MakerDAO is one of the larger stablecoin issuers out there, and is very innovative. They build their protocol to scale, and are working with real-world assets, like our mortgage loans. We were actually the first real world asset that they worked with. Since then, they’ve done a number of larger financings with various other “real world instruments” like Treasuries, and they work with a couple of banks.
And how are you adapting to our new economic environment, given what’s going on in the housing sector?
Obviously there is less activity in real estate, which affects real estate investors. But real estate investing continues to be a super interesting space because it enables people to earn a passive or active income, whether they are interested in doing a fix-and-flip project, or are buying a piece of real estate and renting it out.
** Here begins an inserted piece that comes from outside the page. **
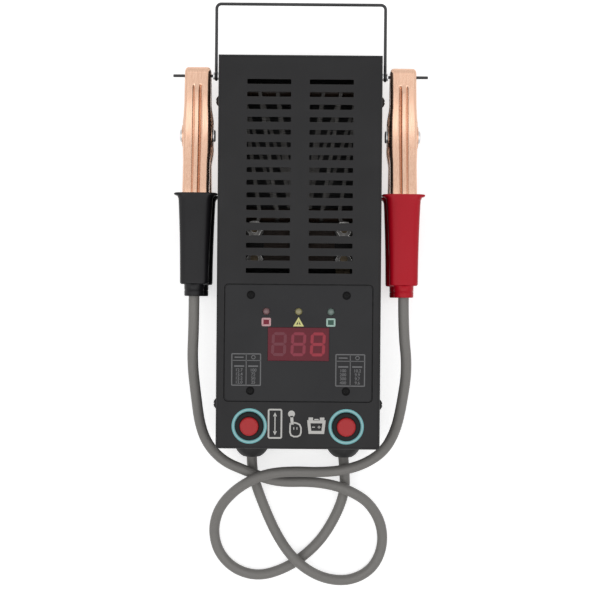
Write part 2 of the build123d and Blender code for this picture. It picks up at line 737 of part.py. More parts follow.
left_layout = [
    (-29.5, -168, 10), (-24, -183, 5.5), (-15.5, -199, 6.5), (-6, -212.5, 12.5), (7, -225, 12.5),
    (22.5, -233.5, 6.5), (39.5, -234.5, 3.8), (55, -226.5, 3.8), (63.5, -210, 4.5), (62, -190.5, 8.5),
    (52, -174, 15), (40.5, -166.5, 20), (27, -162, 20.5), (9, -160.3, 18), (-9, -160.8, 19),
    (-22, -158, 22.9), (-36.5, -152.3, 22.9), (-51.5, -146, 24.5), (-62.5, -134.5, 28), (-68, -120, 33),
    (-70.2, -100, 41), (-72.5, -75, 49.5),
]
right_layout = [
    (33.5, -167, 10.5), (29, -184, 5), (18.5, -202.5, 3.8), (5.5, -215.5, 3.8), (-9, -226.5, 3.8),
    (-27, -232.5, 3.8), (-45, -228, 3.8), (-58, -215.5, 4), (-62.5, -197.5, 7), (-58, -180, 14),
    (-48, -167, 23), (-35, -158, 30.5), (-21, -153, 32), (-3, -151.8, 29), (14, -152.8, 26),
    (31, -151.8, 24), (47, -147, 24.5), (60.5, -137.5, 28), (68, -122.5, 34), (71.5, -104, 41.5),
    (74.5, -78, 50),
]
left_cable_route = [
    (-gland_x, gland_end_y, gland_z), (-gland_x, gland_end_y - 12.0, gland_z),
    *[laid(*point) for point in left_layout],
    (-clamp_x, cable_end_y - 21.0, cable_end_z), (-clamp_x, cable_end_y, cable_end_z),
]
right_cable_route = [
    (gland_x, gland_end_y, gland_z), (gland_x, gland_end_y - 11.0, gland_z),
    *[laid(*point) for point in right_layout],
    (clamp_x, cable_end_y - 22.0, cable_end_z), (clamp_x, cable_end_y, cable_end_z),
]
print("left cable")
left_cable = round_tube(left_cable_route, cable_radius)
print("right cable")
right_cable = round_tube(right_cable_route, cable_radius)

# ---------------------------------------------------------------- load inside the case
bend_inside = ceramic_radius + 0.1
ribbon_front_z = ceramic_z + bend_inside
ribbon_back_z = ceramic_z - bend_inside - ribbon_thick
terminal_top_z = terminal_board_z + terminal_board_thick
outer_stud = (30.5, load_y + 16.0)
centre_stud = (0.0, load_y + 9.0)
shunt_stud = (30.5, load_y - 4.0)


def ribbon_run(low, high, z):
    """A flat straight run of ribbon between two points given as (x, y)."""
    half = ribbon_width / 2
    with BuildPart() as run:
        with BuildSketch(Plane.XY.offset(z)):
            with BuildLine():
                Polyline((low[0] - half, low[1]), (low[0] + half, low[1]),
                         (high[0] + half, high[1]), (high[0] - half, high[1]), close=True)
            make_face()
        extrude(amount=ribbon_thick)
    return run.part


def ribbon_bend(x, y, outward):
    """The half turn of ribbon over a ceramic rod, above it or below it."""
    with BuildPart() as bend:
        with BuildSketch(Plane.YZ.offset(x - ribbon_width / 2)):
            with Locations((y, ceramic_z)):
                Circle(bend_inside + ribbon_thick)
                Circle(bend_inside, mode=Mode.SUBTRACT)
            with Locations((y + outward * 10, ceramic_z)):
                Rectangle(20, 20, mode=Mode.INTERSECT)
        extrude(amount=ribbon_width)
    return bend.part


def load_element(side):
    """Nichrome ribbon wound over both ceramic rods, from its outer stud to the middle one."""
    with BuildPart() as element:
        for run in range(ribbon_runs):
            top_x = side * (inner_ribbon_x + ribbon_pitch * (ribbon_runs - 1 - run))
            low_x = top_x - side * ribbon_slant
            top = (top_x, upper_ceramic_y)
            add(ribbon_run((low_x, lower_ceramic_y), top, ribbon_front_z))
            add(ribbon_bend(top_x, upper_ceramic_y, 1))
            if run < ribbon_runs - 1:
                next_low_x = low_x - side * ribbon_pitch
                add(ribbon_run((next_low_x, lower_ceramic_y), top, ribbon_back_z))
                add(ribbon_bend(next_low_x, lower_ceramic_y, -1))
            else:
                add(ribbon_run((side * 4.6, centre_stud[1] - 3.0), top, ribbon_back_z))
        first_low_x = side * (inner_ribbon_x + ribbon_pitch * (ribbon_runs - 1) - ribbon_slant)
        stud = (side * outer_stud[0], outer_stud[1])
        add(ribbon_run(stud, (first_low_x, lower_ceramic_y), ribbon_front_z))
        with BuildSketch(Plane.XY.offset(ribbon_front_z)):
            with Locations(stud):
                Circle(6.2)
        extrude(amount=ribbon_thick)
        with BuildSketch(Plane.XY.offset(ribbon_front_z)):
            with Locations(stud):
                Circle(stud_diameter / 2 + hole_gap)
        extrude(amount=ribbon_thick, mode=Mode.SUBTRACT)
    return element.part


left_element = load_element(-1)
right_element = load_element(1)

with BuildPart() as ceramic_rods:
    with BuildSketch(Plane.YZ.offset(-rod_span / 2)):
        with Locations((upper_ceramic_y, ceramic_z), (lower_ceramic_y, ceramic_z)):
            Circle(ceramic_radius)
    extrude(amount=rod_span)

# posts from the back sheet with a saddle under each end of the ceramic rods
with BuildPart() as rod_posts:
    with BuildSketch(Plane.XY.offset(sheet)):
        for y in (upper_ceramic_y, lower_ceramic_y):
            with Locations((-rod_span / 2 + 3, y), (rod_span / 2 - 3, y)):
                Rectangle(5.0, 12.0)
    extrude(amount=ceramic_z - sheet)
    with BuildSketch(Plane.YZ.offset(-rod_span)):
        with Locations((upper_ceramic_y, ceramic_z), (lower_ceramic_y, ceramic_z)):
            Circle(ceramic_radius)
    extrude(amount=2 * rod_span, mode=Mode.SUBTRACT)

stud_places = [(-outer_stud[0], outer_stud[1]), outer_stud, centre_stud, shunt_stud,
               (-shunt_stud[0], shunt_stud[1])]
with BuildPart() as terminal_board:
    with BuildSketch(Plane.XY.offset(terminal_board_z)):
        with Locations((0, load_y + 4.9)):
            Rectangle(92.0, 29.8)
        with Locations(*stud_places):
            Circle(stud_diameter / 2 + hole_gap, mode=Mode.SUBTRACT)
    extrude(amount=terminal_board_thick)
    with BuildSketch(Plane.XY.offset(sheet)):
        with Locations((0, load_y)):
            with GridLocations(84.0, 0, 2, 1):
                Rectangle(6.0, 14.0)
    extrude(amount=terminal_board_z - sheet)

stud_top_z = ribbon_front_z + 7.0
stud_tail = 6.0
with BuildPart() as terminal_studs:
    for x, y in stud_places:
        with BuildSketch(Plane.XY.offset(terminal_board_z - stud_tail)):
            with Locations((x, y)):
                Circle(stud_diameter / 2)
        extrude(amount=stud_top_z - terminal_board_z + stud_tail)

bar_thick = ribbon_back_z - terminal_top_z
with BuildPart() as terminal_nuts:
    for x, y in stud_places:
        nut_spans = [(terminal_board_z - 4.0, terminal_board_z)]
        if y == outer_stud[1]:
            nut_spans.append((ribbon_back_z, ribbon_front_z))
            nut_spans.append((ribbon_front_z + ribbon_thick, ribbon_front_z + ribbon_thick + 4.0))
        else:
            nut_spans.append((ribbon_back_z + ribbon_thick, ribbon_back_z + ribbon_thick + 4.0))
        for low_z, high_z in nut_spans:
            with BuildSketch(Plane.XY.offset(low_z)):
                with Locations((x, y)):
                    RegularPolygon(stud_nut / 2, 6)
                    Circle(stud_diameter / 2, mode=Mode.SUBTRACT)
            extrude(amount=high_z - low_z)

# one bar joins the two studs of each side, a short one lies under the middle nut
with BuildPart() as terminal_bars:
    with BuildSketch(Plane.XY.offset(terminal_top_z)):
        with Locations((-outer_stud[0], load_y + 6.0), (outer_stud[0], load_y + 6.0)):
            Rectangle(12.0, 32.0)
        with Locations(centre_stud):
            Rectangle(14.0, 14.0)
        with Locations(*stud_places):
            Circle(stud_diameter / 2 + hole_gap, mode=Mode.SUBTRACT)
    extrude(amount=bar_thick)

relay_y = load_y - 48.0
relay_stud_x = 9.0
relay_width = 34.0
relay_height = 44.0
bracket_thick = 1.5
relay_depth = 30.0
with BuildPart() as relay_bracket:
    with BuildSketch(Plane.XY.offset(sheet)):
        with Locations((0, relay_y)):
            Rectangle(relay_width + 28.0, 18.0)
            with GridLocations(relay_width + 16.0, 0, 2, 1):
                Circle(2.2, mode=Mode.SUBTRACT)
    extrude(amount=bracket_thick)

relay_base_z = sheet + bracket_thick
with BuildPart() as load_relay:
    with BuildSketch(Plane.XY.offset(relay_base_z)):
        with Locations((0, relay_y)):
            RectangleRounded(relay_width, relay_height, 3.0)
    extrude(amount=relay_depth)
    fillet(load_relay.edges().group_by(Axis.Z)[-1], radius=1.5)
    with BuildSketch(Plane.XY.offset(relay_base_z + relay_depth)):
        with Locations((0, relay_y)):
            with GridLocations(2 * relay_stud_x, 0, 2, 1):
                Circle(2.5)
    extrude(amount=8.0)

with BuildPart() as bracket_screws:
    for x in (-(relay_width + 16.0) / 2, (relay_width + 16.0) / 2):
        seat = Plane(origin=(x, relay_y, relay_base_z))
        add(dome_screw(seat, 7.0, 2.4, 4.0, bracket_thick))

lug_thick = 1.5
relay_lug_z = relay_base_z + relay_depth + 4.5
board_lug_z = terminal_board_z - stud_tail + 0.3
print("left inner lead")
left_inner_lead = round_tube(
    [(-gland_x, gland_end_y, gland_z), (-gland_x, load_y - 112, gland_z), (-27, load_y - 92, 24),
     (-14, load_y - 77, 36.5), (-relay_stud_x, load_y - 60, relay_lug_z + lug_thick / 2)], cable_radius)
print("right inner lead")
right_inner_lead = round_tube(
    [(gland_x, gland_end_y, gland_z), (gland_x, load_y - 108, gland_z), (31.5, load_y - 78, 19),
     (30.5, load_y - 48, 26), (shunt_stud[0], load_y - 20, board_lug_z + lug_thick / 2)], cable_radius)

# a flat lug on each inner lead, over the relay's stud and over the terminal board's lower stud
with BuildPart() as lead_lugs:
    for stud_x, stud_y, end_y, lug_z, stud_size in (
            (-relay_stud_x, relay_y, load_y - 60.0, relay_lug_z, 5.0),
            (shunt_stud[0], shunt_stud[1], load_y - 20.0, board_lug_z, stud_diameter)):
        with BuildSketch(Plane.XY.offset(lug_z)):
            with Locations((stud_x, (stud_y + 5.0 + end_y) / 2)):
                RectangleRounded(10.0, stud_y + 5.0 - end_y, 2.0)
            with Locations((stud_x, stud_y)):
                Circle(stud_size / 2 + hole_gap, mode=Mode.SUBTRACT)
        extrude(amount=lug_thick)

# ---------------------------------------------------------------- write every piece
built = {
    "front_cover": front_cover, "rear_chassis": rear_chassis, "side_screws": side_screws,
    "panel_overlay": panel_overlay, "display_window": display_window, "panel_screws": panel_screws,
    "board_standoffs": board_standoffs, "board_nuts": board_nuts, "main_board": main_board,
    "display_module": display_module, "board_components": board_components, "button_nuts": button_nuts,
    "clamp_rest_rod": clamp_rest_rod, "bail_handle": bail_handle, "rod_washers": rod_washers,
    "ceramic_rods": ceramic_rods, "rod_posts": rod_posts, "terminal_board": terminal_board,
    "terminal_studs": terminal_studs, "terminal_nuts": terminal_nuts, "terminal_bars": terminal_bars,
    "lead_lugs": lead_lugs, "relay_bracket": relay_bracket, "load_relay": load_relay,
    "bracket_screws": bracket_screws,
}
finished = {name: builder.part for name, builder in built.items()}
finished.update(lamp_parts)
finished.update(button_parts)
finished.update(clamp_parts)
finished.update(gland_parts)
finished["left_cable"] = left_cable
finished["right_cable"] = right_cable
finished["left_inner_lead"] = left_inner_lead
finished["right_inner_lead"] = right_inner_lead
finished["left_load_element"] = left_element
finished["right_load_element"] = right_element
for name, piece in finished.items():
    save(piece, name)
print(len(finished), "pieces written")
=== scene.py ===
# %% [markdown]
# # Battery load tester, lying on its back
#
# A battery load tester is a steel box with heating ribbons inside. Two big copper clamps go on
# the battery's posts, a push button sends the current through the ribbons, and the meter
# shows how far the voltage falls. The box, the clamps and every screw come in as a fixed
# frame, at their real size in metres. This lesson gives them finishes, adds the printing,
# the soft cables and the clamps' finer pressed shapes, and sets a plain studio round them.

# %% Load the frame
import json
import math

import bmesh
import bpy
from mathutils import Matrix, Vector


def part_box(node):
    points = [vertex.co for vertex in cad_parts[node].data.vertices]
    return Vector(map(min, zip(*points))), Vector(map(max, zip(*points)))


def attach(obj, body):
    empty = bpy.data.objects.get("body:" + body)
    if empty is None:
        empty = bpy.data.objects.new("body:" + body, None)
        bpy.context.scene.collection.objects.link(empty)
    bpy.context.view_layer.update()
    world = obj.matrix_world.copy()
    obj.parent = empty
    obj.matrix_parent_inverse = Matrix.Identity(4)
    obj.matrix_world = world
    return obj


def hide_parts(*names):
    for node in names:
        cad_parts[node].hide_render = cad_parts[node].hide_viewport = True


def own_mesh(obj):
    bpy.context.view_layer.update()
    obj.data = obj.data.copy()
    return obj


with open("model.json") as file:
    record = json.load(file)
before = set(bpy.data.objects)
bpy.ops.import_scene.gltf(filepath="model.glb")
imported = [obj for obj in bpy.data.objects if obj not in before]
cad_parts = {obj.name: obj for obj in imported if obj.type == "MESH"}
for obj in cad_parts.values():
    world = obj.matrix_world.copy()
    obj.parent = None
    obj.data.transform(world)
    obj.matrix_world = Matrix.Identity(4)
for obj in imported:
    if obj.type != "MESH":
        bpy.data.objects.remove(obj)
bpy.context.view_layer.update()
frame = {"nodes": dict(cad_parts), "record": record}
nodes = frame["nodes"]
sides = {"left": -1, "right": 1}
MM = 0.001

# %% [markdown]
# ## The camera
#
# The tester is seen straight from above, from a little under a metre away. The lens is long,
# so that the sides of the box hardly show. The object sits a hair off square, which a tiny
# roll of the camera gives.

# %% Camera


def put_in_scene(name, data):
    """Makes an object from its data and links it to the scene."""
    thing = bpy.data.objects.new(name, data)
    bpy.context.scene.collection.objects.link(thing)
    return thing


camera_place = (0.84 * MM, -32.1 * MM, 0.970)
camera_roll = math.radians(0.48)
lens_length, sensor_width = 80.8, 36.0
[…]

This really brings a lot of value to neighborhoods, because these folks are buying properties, renovating them, then reselling. So somebody is able to get into a first home that was recently remodeled and improved. And with the housing stock in many areas aging, that's going to continue to be an interesting opportunity for folks. It allows people who have a full time job to do something on the side.
So I'm optimistic that the sector's going to continue to grow. Times are challenging right now everywhere, but I'm optimistic about the longer term future.